Attention cependant à ne pas prendre un outil qui demande du développement, rapidement très coûteux. Autre conseil: réfléchir au coût d’opportunité, au temps investi par une personne en interne, au prix du logiciel et à sa maintenance. Selon le domaine d’expertise, la sous-traitance complète de sa comptabilité à une fiduciaire est parfois meilleur marché.
La France passe à la facturation électronique. La Suisse va-t-elle être impactée?
Initialement prévue pour le 1er juillet 2024, l’obligation d’émettre des factures électroniques va entrer en vigueur en France au 1er septembre 2026 pour les grandes et moyennes entreprises et dès juillet 2027 pour les autres. L’obligation de recevoir des factures électroniques s’appliquera à l’ensemble des entreprises dès le 1er septembre 2026. Les entreprises suisses facturant à des clients européens devront donc se mettre à jour avant cette date. Ce modèle permet d’automatiser la comptabilité et empêche de tricher avec son décompte de TVA.
La Suisse va certainement s’y mettre aussi. Actuellement, plusieurs logiciels disposent déjà de la fonctionnalité transmission automatique du décompte de TVA. Par ailleurs, l’association Swissdec, qui réunit des administrations, des caisses et des assurances, s’est arrêtée sur la norme ELM 5.0. pour l’envoi automatique de données salariales, par exemple.
Quelle perspective avec l’intégration de l’IA dans les logiciels?

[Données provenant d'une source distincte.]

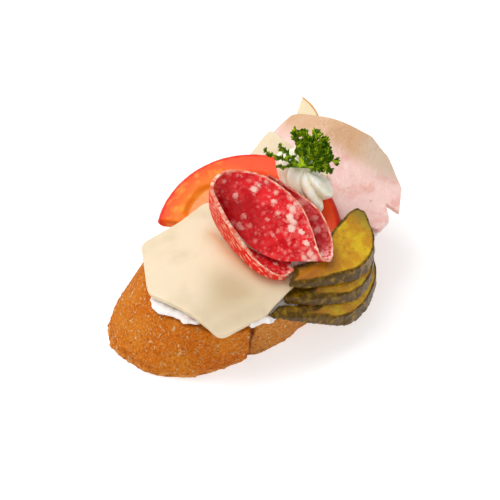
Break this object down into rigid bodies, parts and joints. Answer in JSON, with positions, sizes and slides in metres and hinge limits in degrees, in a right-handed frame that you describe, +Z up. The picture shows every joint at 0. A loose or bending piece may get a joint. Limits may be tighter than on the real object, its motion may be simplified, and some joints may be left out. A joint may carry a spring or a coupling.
{
  "type": "open sandwich",
  "caption": "Open sandwich on a slanted slice of white bread with spread, leaning cheese, ham, tomato, gherkin and folded salami, topped with a mayonnaise swirl and parsley.",
  "frame": {"origin": "middle of the bread slice's flat underside, which rests on the table", "axes": "+X along the slice towards the end where the ham lies, +Y across it to the side where the tomato's arc shows, +Z up"},
  "size_m": [0.1323, 0.0867, 0.066],
  "materials": {
    "crust": "baked bread crust, orange-brown, with pale crumb at the cut faces",
    "spread": "soft lumpy cream spread, white with a pink tinge",
    "cheese": "smooth pale cheese slice, faintly glossy",
    "smoked_cheese": "pale cheese with a thin golden-brown rind on its curved edge",
    "ham": "moist boiled ham, pink, tan towards its upper edge",
    "tomato": "wet tomato flesh with a glossy red skin",
    "gherkin": "wet pickled gherkin, amber-yellow cut face and dark olive bumpy skin",
    "salami": "deep red salami with pale pink flecks of fat and a thin casing edge",
    "mayonnaise": "glossy ivory mayonnaise, piped in folds",
    "parsley": "fresh curly parsley leaf"
  },
  "bodies": {
    "root": {"bread": "crust", "spread": "spread", "cheese_slope": "cheese", "cheese_square": "cheese", "smoked_cheese": "smoked_cheese", "ham": "ham", "tomato": "tomato", "gherkin_low": "gherkin", "gherkin_mid": "gherkin", "gherkin_top": "gherkin", "salami": "salami", "mayonnaise": "mayonnaise", "parsley": "parsley"}
  },
  "joints": []
}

Avec l’IA et l’automatisation, on se dirige vers une accélération et une augmentation des données financières exploitables par les PME. Les entreprises souhaitent davantage d’analyses chiffrées, à jour rapidement et leur permettant de prendre des décisions. Le bémol actuellement est qu’il y a un fossé entre cette tendance et un certain nombre de patrons prenant encore des décisions en regardant ce qu’il y a sur leur compte bancaire, ce qui n’est qu’un indicateur parmi d’autres.